== TASK ==
Take the lines from the one bearing "make_insole()" to the one bearing "import math", inclusive, and reproduce them exactly; include no other line.

(Records from a dataset)
-----

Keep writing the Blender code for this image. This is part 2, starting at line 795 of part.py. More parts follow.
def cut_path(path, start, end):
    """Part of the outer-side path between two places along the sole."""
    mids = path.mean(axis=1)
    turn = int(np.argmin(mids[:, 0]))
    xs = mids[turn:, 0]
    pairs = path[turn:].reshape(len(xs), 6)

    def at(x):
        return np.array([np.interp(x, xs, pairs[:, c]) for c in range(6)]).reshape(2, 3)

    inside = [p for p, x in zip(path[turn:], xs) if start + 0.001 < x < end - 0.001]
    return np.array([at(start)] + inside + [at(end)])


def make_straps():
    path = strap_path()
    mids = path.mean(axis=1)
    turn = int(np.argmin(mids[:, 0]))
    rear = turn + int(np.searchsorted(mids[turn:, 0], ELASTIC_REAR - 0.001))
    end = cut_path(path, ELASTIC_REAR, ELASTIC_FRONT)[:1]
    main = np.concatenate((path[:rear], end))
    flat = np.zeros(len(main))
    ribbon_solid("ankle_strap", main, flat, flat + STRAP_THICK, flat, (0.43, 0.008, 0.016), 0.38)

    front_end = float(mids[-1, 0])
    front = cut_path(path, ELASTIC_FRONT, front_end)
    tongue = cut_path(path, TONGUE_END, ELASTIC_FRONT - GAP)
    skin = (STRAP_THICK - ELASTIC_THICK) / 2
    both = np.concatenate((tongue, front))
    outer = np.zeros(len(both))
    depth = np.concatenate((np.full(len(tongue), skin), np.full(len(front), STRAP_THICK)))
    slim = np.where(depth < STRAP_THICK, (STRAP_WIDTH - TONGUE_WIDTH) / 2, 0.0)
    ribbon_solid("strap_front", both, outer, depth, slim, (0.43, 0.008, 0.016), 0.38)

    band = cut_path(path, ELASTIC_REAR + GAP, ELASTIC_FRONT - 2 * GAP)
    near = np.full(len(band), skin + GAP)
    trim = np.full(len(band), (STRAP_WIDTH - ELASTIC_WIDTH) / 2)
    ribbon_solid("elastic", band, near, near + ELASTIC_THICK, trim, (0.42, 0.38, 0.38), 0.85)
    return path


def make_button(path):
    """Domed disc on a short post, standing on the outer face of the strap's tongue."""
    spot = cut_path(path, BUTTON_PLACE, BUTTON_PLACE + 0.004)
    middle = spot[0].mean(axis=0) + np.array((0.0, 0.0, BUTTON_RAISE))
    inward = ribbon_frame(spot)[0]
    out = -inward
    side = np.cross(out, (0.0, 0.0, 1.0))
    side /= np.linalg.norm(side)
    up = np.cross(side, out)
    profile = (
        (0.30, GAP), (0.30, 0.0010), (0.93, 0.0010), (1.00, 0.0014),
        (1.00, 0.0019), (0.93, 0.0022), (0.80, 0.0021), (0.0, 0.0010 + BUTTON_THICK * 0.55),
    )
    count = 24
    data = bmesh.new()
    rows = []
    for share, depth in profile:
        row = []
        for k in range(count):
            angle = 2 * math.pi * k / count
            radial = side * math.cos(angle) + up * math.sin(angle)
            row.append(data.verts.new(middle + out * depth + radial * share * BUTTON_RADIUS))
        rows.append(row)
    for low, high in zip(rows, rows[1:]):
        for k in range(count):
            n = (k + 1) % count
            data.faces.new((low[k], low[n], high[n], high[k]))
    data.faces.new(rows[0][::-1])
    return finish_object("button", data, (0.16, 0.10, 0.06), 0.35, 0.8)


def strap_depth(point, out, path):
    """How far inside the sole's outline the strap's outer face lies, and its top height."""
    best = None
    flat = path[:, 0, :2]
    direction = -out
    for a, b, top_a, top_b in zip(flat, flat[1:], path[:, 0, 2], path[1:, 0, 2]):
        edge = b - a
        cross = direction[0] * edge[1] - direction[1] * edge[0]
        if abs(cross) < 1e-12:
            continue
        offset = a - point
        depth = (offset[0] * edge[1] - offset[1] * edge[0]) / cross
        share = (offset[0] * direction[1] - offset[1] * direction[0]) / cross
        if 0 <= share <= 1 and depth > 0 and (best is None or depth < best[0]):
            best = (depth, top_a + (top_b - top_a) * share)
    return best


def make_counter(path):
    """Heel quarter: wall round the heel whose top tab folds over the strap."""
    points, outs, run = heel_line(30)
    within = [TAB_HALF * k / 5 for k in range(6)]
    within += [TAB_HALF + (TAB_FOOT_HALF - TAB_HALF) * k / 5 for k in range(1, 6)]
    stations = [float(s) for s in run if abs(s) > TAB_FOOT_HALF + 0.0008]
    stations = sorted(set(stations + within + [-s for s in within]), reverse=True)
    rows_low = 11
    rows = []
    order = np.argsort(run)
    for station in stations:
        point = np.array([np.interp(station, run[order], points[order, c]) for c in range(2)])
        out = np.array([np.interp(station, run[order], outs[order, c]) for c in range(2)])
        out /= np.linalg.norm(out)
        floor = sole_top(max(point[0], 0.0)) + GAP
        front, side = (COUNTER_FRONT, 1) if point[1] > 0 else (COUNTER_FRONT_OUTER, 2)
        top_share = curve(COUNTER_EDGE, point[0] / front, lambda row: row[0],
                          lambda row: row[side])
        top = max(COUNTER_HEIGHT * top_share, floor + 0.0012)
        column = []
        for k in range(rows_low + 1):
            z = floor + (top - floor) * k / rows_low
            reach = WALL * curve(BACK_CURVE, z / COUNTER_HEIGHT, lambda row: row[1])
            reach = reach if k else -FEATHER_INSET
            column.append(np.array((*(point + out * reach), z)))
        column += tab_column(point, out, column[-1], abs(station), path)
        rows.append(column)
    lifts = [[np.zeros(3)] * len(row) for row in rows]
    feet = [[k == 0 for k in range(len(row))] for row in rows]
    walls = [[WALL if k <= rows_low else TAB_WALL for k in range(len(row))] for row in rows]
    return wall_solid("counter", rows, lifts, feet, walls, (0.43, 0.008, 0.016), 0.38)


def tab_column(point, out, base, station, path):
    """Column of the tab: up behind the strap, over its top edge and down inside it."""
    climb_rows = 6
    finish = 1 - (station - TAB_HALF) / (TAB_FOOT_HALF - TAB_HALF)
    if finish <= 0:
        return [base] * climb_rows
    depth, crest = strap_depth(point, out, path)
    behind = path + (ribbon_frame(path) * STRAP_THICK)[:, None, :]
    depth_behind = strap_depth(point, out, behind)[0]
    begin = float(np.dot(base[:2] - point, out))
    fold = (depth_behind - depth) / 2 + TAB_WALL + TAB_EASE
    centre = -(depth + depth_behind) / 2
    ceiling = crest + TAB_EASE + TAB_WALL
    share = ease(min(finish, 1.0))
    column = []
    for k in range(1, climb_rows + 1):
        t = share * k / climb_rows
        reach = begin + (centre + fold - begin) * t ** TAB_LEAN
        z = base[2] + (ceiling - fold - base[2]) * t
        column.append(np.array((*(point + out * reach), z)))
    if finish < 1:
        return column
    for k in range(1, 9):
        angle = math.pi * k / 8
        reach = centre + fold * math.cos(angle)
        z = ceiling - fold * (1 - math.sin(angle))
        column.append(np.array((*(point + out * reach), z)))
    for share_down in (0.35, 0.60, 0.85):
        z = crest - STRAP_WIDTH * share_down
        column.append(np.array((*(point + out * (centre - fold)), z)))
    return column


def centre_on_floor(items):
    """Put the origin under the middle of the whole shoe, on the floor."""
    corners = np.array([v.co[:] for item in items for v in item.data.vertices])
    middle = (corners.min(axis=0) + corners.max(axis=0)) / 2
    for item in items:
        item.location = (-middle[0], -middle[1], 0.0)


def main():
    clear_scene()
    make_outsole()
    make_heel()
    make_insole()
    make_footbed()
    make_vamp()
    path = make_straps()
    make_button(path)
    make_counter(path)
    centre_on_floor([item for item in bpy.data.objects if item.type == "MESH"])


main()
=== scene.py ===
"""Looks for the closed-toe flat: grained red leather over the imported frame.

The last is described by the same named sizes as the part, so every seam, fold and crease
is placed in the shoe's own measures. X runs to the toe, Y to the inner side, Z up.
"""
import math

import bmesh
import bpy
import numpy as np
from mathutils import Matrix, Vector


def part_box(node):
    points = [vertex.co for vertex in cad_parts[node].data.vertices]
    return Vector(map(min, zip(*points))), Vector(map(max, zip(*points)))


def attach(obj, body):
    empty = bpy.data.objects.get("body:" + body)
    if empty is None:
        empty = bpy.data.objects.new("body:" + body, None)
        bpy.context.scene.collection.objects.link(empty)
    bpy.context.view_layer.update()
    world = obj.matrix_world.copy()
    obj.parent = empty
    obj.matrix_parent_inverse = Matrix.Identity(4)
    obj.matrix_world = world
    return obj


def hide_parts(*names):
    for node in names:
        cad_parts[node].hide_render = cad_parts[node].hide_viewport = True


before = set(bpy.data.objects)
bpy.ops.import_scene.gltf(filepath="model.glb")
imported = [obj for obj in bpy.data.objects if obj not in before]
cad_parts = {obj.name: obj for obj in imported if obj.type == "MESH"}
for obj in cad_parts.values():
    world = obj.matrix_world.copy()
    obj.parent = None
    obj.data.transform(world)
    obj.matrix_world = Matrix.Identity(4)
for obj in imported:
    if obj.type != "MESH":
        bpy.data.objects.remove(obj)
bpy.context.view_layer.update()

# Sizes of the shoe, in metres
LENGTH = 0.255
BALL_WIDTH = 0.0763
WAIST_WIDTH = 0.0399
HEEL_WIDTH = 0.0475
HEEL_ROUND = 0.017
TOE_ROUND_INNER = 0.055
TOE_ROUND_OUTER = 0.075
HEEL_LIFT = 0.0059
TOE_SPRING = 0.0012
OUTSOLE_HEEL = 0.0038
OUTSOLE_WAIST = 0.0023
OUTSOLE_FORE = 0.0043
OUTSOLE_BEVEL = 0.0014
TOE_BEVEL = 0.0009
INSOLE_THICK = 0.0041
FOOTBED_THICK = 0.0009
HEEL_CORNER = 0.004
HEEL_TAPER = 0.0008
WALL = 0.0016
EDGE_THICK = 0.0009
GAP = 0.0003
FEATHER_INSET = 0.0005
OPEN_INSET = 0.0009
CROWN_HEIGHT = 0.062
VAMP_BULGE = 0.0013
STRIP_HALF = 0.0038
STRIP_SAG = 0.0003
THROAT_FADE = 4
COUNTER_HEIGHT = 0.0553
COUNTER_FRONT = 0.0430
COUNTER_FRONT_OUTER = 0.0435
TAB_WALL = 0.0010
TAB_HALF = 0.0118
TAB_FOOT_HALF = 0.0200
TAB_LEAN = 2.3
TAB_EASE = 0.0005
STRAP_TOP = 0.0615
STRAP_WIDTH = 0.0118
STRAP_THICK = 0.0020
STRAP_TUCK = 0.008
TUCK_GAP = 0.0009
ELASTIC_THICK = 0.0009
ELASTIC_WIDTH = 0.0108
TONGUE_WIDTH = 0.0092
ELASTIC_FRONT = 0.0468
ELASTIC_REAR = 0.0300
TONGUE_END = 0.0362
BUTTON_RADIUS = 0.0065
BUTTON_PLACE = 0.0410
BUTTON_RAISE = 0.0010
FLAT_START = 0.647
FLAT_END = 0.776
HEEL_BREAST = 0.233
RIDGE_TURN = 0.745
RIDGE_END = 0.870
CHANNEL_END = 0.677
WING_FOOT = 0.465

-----

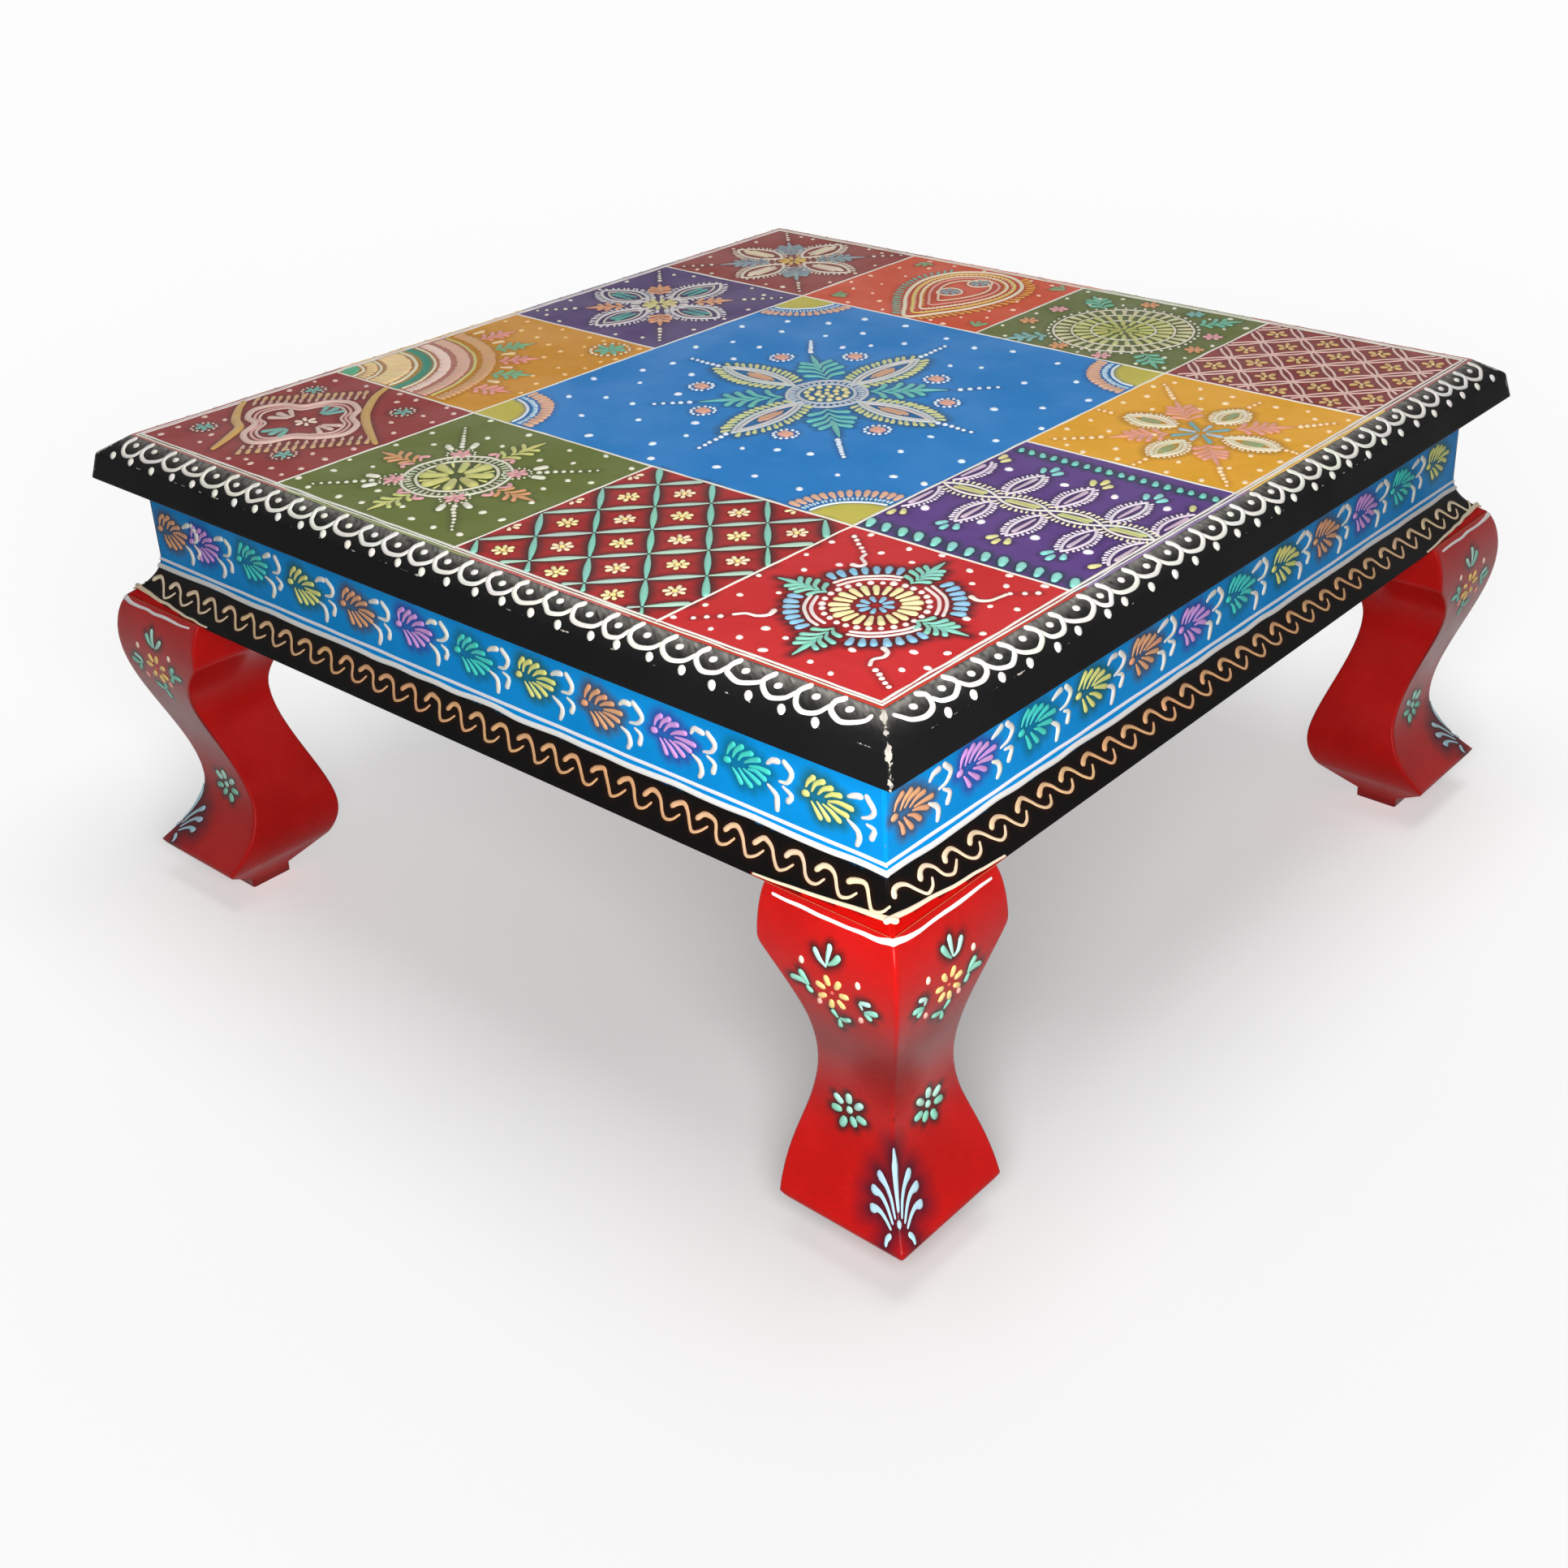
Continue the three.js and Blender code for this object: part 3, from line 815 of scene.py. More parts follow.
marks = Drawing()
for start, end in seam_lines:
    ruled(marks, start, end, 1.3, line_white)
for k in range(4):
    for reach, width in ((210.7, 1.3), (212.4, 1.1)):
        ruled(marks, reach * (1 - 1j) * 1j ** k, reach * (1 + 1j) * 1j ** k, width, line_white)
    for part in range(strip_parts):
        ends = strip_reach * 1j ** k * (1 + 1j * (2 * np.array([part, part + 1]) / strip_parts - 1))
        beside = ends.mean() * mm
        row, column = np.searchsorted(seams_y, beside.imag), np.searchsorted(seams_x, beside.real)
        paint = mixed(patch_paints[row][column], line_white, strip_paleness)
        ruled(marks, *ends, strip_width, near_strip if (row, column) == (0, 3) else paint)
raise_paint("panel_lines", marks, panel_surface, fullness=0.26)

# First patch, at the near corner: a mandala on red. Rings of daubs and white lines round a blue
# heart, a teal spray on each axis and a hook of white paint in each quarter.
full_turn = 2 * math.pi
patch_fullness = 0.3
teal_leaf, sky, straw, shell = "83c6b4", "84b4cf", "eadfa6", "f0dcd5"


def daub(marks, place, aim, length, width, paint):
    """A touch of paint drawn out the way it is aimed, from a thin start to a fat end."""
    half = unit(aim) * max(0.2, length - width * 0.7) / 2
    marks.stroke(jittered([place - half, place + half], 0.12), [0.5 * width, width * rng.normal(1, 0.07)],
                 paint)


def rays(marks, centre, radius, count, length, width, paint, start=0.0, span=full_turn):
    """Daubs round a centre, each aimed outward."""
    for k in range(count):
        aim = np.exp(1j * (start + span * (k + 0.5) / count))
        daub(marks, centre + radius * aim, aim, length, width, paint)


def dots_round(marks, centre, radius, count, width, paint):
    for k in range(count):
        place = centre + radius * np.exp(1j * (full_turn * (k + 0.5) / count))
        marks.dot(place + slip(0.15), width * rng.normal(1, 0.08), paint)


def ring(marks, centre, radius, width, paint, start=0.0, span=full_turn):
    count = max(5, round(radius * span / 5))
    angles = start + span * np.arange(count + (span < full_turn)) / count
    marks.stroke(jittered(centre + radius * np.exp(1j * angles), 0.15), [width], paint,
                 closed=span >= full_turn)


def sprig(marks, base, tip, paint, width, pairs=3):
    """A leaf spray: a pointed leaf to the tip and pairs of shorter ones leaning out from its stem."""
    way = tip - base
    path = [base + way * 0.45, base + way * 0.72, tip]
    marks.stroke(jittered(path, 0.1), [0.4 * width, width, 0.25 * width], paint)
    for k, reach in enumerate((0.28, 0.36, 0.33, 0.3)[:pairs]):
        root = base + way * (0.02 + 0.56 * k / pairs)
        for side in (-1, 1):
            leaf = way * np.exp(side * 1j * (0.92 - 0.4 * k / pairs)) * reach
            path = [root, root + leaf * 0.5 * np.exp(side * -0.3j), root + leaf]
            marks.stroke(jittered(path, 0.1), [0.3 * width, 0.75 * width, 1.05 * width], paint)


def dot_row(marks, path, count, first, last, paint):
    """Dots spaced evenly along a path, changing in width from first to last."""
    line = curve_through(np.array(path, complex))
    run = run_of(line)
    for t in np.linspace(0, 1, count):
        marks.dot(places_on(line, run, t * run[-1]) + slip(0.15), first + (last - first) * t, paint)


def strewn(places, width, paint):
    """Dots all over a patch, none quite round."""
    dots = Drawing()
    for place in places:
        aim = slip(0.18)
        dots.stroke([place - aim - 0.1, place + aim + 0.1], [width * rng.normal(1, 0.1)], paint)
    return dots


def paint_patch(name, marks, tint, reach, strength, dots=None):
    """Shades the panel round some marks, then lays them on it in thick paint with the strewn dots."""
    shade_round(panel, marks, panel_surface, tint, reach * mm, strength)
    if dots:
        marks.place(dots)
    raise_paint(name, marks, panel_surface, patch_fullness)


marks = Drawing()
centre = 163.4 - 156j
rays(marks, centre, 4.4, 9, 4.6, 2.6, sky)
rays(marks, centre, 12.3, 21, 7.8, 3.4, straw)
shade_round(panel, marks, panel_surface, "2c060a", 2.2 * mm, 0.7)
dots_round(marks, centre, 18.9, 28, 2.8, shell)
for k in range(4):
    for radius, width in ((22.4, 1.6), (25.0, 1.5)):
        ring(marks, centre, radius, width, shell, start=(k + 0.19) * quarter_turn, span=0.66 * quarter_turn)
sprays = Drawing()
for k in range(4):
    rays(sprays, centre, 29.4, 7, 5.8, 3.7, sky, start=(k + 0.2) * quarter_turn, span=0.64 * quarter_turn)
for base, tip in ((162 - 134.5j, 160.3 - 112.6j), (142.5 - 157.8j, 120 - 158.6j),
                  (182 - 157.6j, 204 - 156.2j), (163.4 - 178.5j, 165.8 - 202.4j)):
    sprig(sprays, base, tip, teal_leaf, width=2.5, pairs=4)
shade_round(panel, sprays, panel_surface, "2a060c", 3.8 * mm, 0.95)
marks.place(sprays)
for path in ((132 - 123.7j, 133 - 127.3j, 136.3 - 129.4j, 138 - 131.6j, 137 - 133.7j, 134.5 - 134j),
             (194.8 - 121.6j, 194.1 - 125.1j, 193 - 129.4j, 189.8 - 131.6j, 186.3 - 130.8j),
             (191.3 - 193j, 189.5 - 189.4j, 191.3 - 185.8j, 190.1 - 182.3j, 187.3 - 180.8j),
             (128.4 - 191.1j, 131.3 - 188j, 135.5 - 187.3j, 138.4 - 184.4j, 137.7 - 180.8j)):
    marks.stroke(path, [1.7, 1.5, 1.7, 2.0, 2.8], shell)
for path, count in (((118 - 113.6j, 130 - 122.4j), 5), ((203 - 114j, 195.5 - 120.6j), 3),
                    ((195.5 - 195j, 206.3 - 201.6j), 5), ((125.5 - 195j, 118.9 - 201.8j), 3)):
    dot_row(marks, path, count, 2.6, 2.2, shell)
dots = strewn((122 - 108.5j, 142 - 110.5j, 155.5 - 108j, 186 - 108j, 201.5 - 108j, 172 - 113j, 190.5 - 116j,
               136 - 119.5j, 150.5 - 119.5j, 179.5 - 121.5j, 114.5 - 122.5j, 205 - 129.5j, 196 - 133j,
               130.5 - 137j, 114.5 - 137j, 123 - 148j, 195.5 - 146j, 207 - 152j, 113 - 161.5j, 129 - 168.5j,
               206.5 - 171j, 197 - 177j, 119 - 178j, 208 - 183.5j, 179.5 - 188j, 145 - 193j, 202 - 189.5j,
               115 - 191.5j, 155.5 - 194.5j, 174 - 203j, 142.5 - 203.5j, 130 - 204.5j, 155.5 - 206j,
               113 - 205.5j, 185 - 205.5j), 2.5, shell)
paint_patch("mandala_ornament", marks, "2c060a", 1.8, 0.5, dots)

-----

== ANSWER FOR THIS EXERCISE ==
    make_insole()
    make_footbed()
    make_vamp()
    path = make_straps()
    make_button(path)
    make_counter(path)
    centre_on_floor([item for item in bpy.data.objects if item.type == "MESH"])


main()
=== scene.py ===
"""Looks for the closed-toe flat: grained red leather over the imported frame.

The last is described by the same named sizes as the part, so every seam, fold and crease
is placed in the shoe's own measures. X runs to the toe, Y to the inner side, Z up.
"""
import math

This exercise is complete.